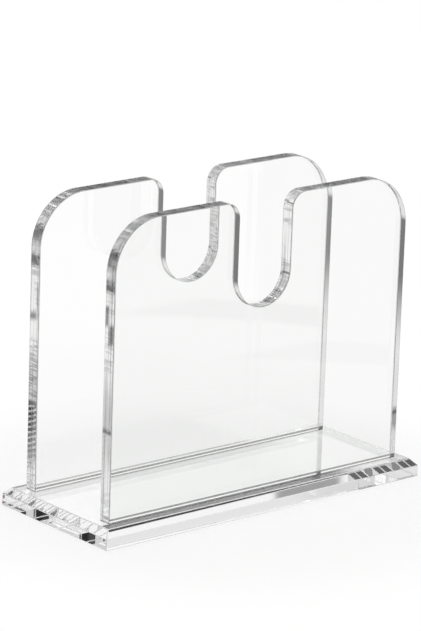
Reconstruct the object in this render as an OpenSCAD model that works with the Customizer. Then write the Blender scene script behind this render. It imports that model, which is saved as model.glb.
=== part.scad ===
// Upright napkin holder in clear acrylic.
// Two upright panels, each with a finger notch, are bonded on edge to a bevelled base plate.
// X runs along the panels, -Y is the front and Z is up.
// The origin is the centre of the underside of the base plate.

/* [Panels] */
// Width of each panel, end to end
panel_w = 156; // [120:1:220]
// Height of the panels above the base plate
panel_rise = 125; // [80:1:170]
// Thickness of the panel sheet
panel_t = 6; // [3:0.5:10]
// Radius of the two top corners of a panel
corner_r = 22; // [8:1:30]
// Clear gap between the two panels, which takes the stack
slot_gap = 43; // [20:1:80]

/* [Finger notch] */
// Width of the notch, which is also the diameter of its round bottom
notch_w = 28; // [18:1:34]
// Depth of the notch below the top edge of a panel
notch_depth = 46; // [30:1:70]
// Radius that rolls the sides of the notch over into the top edge
lip_r = 7; // [2:0.5:9]

/* [Base plate] */
// Thickness of the base sheet
base_t = 8; // [5:0.5:14]
// Width and height of the 45 degree bevel round the top of the base
bevel = 3; // [1:0.25:4]
// Margin of the base beyond each end of the panels
end_margin = 7; // [5:0.5:25]
// Margin of the base in front of the front panel and behind the back one
face_margin = 7.5; // [5:0.5:25]

/* [Hidden] */
// Facets round each full circle in the preview
$fn = 96;
// How far a cut runs past the surface that it opens
overrun = 1;
// Share of a span that lies on each side of its middle
half_share = 1 / 2;

base_l = panel_w + 2 * end_margin;
base_w = slot_gap + 2 * (panel_t + face_margin);
// From the middle of the holder to the middle of a panel's thickness
panel_y = (slot_gap + panel_t) * half_share;
notch_r = notch_w * half_share;
half_w = panel_w * half_share;

// Section of the base plate over a span: square sides with a 45 degree bevel on top
module bevelled_section(span) {
    half = span * half_share;
    polygon([
        [-half, 0],
        [half, 0],
        [half, base_t - bevel],
        [half - bevel, base_t],
        [bevel - half, base_t],
        [-half, base_t - bevel]
    ]);
}

// A section that lies in X and Z, run along Y from the middle both ways
module run_along_y(length) {
    translate([0, length * half_share, 0])
        rotate([90, 0, 0])
            linear_extrude(length) children();
}

// Plate whose bevel meets in mitres at the four corners
module bevelled_plate() {
    intersection() {
        run_along_y(base_w) bevelled_section(base_l);
        rotate([0, 0, 90]) run_along_y(base_l) bevelled_section(base_w);
    }
}

// Rounding of one top corner of a panel, on the +X side
module corner_waste() {
    translate([half_w - corner_r, panel_rise - corner_r])
        difference() {
            square(corner_r + overrun);
            circle(corner_r);
        }
}

// One rolled lip of the notch, on the +X side
module lip_waste() {
    translate([notch_r, panel_rise - lip_r])
        difference() {
            translate([-overrun, 0]) square([lip_r + overrun, lip_r + overrun]);
            translate([lip_r, 0]) circle(lip_r);
        }
}

// Notch that is open at the top, straight below the lips and round at the bottom
module notch_waste() {
    bottom = panel_rise - notch_depth;
    translate([0, bottom + notch_r]) circle(notch_r);
    translate([-notch_r, bottom + notch_r]) square([notch_w, notch_depth - notch_r + overrun]);
}

// Outline of a panel from its foot on the base to the top edge
module panel_outline() {
    difference() {
        translate([-half_w, 0]) square([panel_w, panel_rise]);
        notch_waste();
        for (flip = [0, 1])
            mirror([flip, 0]) {
                corner_waste();
                lip_waste();
            }
    }
}

// Panel that stands on the base plate on one side, -1 in front and 1 behind
module panel(side) {
    translate([0, side * panel_y, base_t])
        run_along_y(panel_t) panel_outline();
}

module base_plate() {
    color([0.86, 0.92, 0.93, 0.5]) bevelled_plate();
}

module front_panel() {
    color([0.9, 0.95, 0.96, 0.4]) panel(-1);
}

module back_panel() {
    color([0.9, 0.95, 0.96, 0.4]) panel(1);
}

base_plate();
front_panel();
back_panel();
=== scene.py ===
"""Clear acrylic napkin holder: dressed pieces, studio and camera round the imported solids.
Lengths are in metres and angles in degrees unless a name says otherwise."""
import math

import bpy
from mathutils import Matrix, Vector


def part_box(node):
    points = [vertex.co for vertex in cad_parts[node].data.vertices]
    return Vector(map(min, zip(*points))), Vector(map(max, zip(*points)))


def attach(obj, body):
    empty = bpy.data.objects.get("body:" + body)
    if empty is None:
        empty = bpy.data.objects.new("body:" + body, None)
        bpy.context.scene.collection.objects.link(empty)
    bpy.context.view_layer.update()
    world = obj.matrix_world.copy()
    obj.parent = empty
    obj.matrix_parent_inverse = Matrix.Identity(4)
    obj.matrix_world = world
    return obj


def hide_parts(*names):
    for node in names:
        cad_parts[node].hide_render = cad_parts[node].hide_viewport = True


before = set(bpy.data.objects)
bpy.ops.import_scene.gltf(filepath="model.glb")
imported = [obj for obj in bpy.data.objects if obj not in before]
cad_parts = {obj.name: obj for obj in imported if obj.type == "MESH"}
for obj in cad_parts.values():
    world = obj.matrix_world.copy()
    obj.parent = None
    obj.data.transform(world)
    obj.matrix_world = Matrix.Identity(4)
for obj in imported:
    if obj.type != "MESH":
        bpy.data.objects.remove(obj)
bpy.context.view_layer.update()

# Panel outline, as in the solids
CORNER_R = 0.022
NOTCH_W = 0.028
NOTCH_DEPTH = 0.046
LIP_R = 0.007
# Base plate, as in the solids
BEVEL = 0.003
# Film of cement between the feet of the panels and the base plate
CEMENT_FILM = 0.00002
# Rounding that polishing leaves on the long edges, which the solids leave sharp
PANEL_ARRIS = 0.0004
BASE_ARRIS = 0.0004
BEVEL_TOP_ARRIS = 0.0009
BASE_CORNER_R = 0.0006
# Height of the line of cement that stands proud of the base at the foot of a panel
SEAM_HEIGHT = 0.00045
# Facets in a quarter turn of each kind of curve
ARRIS_STEPS = 4
CORNER_STEPS = 40
LIP_STEPS = 20
NOTCH_STEPS = 32
PLATE_CORNER_STEPS = 4

# Camera solved on the photograph: heading from +Y towards +X, dip and roll, in degrees
IMAGE_HEIGHT_PX = 631
FOCAL_PX = 3766.3
CAMERA_HEADING = 40.413
CAMERA_DIP = 15.856
CAMERA_ROLL = 1.944
CAMERA_DISTANCE = 1.5661
CAMERA_RIGHT = -0.0034
CAMERA_UP = 0.00626
AIM_HEIGHT = 0.07
SENSOR_MM = 36
CAMERA_CLIP = (0.01, 50.0)

# Sheets of acrylic
ACRYLIC_IOR = 1.49
SHEET_TINT = (0.982, 0.987, 0.982)
# The panels' arrises are darkened in their colour: painted shade for the thin dark lines along their
# edges
ARRIS_PAINTED_SHADE = (0.45, 0.46, 0.455)
CEMENT_TINT = (0.14, 0.14, 0.138)
FACE_SHADE = (0.93, 0.94, 0.94)
EDGE_SHADE = (0.7, 0.72, 0.72)
# How much darker the marked places of an edge are
EDGE_DEPTH = 0.45
PANEL_EDGE_DEPTH = 0.7
# Heights of the waves that light shows in each kind of surface
SHEET_WAVE = 0.00002
PANEL_EDGE_WAVE = 0.000012
PLATE_EDGE_WAVE = 0.000004
ARRIS_WAVE = 0.00001
# Rubbed edges: scale of the grain, least and most haze, and how dark the grain gets
SCRAPED = (160.0, (0.06, 0.14), 0.4)
FROSTED = (400.0, (0.28, 0.4), 0.1)
# Light bounces many times inside a clear plate before it leaves
BOUNCES = 128

# Floor. Pairs are the distances between which one level of light passes into the next.
# A name with LIGHT in it is the level, or the two levels between which it changes, where 1 is white
FLOOR_DROP = 0.0002
FLOOR_RADIUS = 6.0
FLOOR_STEPS = 96
FLOOR_COLOUR = (0.92, 0.92, 0.918, 1)
FLOOR_WHITE = (1, 1, 0.998, 1)
# Painted shadow: a strip of floor under the foot of each panel, darkened in its colour: its place in Y,
# sides, core and ends, and where it grows lighter to the right and from the front strip to the back one
STRIP_Y = 0.0247
STRIP_SIDES = (0.0026, 0.0034)
STRIP_CORE = (0.0011, 0.0019)
STRIP_ENDS = (0.076, 0.083)
STRIP_RIGHT = (0.045, 0.065)
FRONT_TO_BACK = (-0.01, 0.01)
FRONT_STRIP_LIGHT = (0.05, 0.0)
BACK_STRIP_LIGHT = 0.7
# How much of the painted shadow is left at the right
STRIP_RIGHT_SHARE = 0.3
# Soft shade round the plate, where the floor is plain white only in this share and lit by the lamps else
SOFT_SHADE = (0.085, 0.15)
PLAIN_WHITE_SHARE = 0.78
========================
● Exercise description
Print only the lines from the top of the data above down to the line holding "the base plate.", inclusive.

● Result of this task
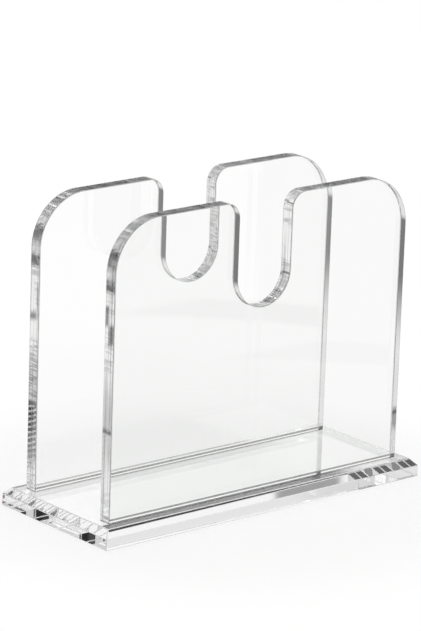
Reconstruct the object in this render as an OpenSCAD model that works with the Customizer. Then write the Blender scene script behind this render. It imports that model, which is saved as model.glb.
=== part.scad ===
// Upright napkin holder in clear acrylic.
// Two upright panels, each with a finger notch, are bonded on edge to a bevelled base plate.
// X runs along the panels, -Y is the front and Z is up.
// The origin is the centre of the underside of the base plate.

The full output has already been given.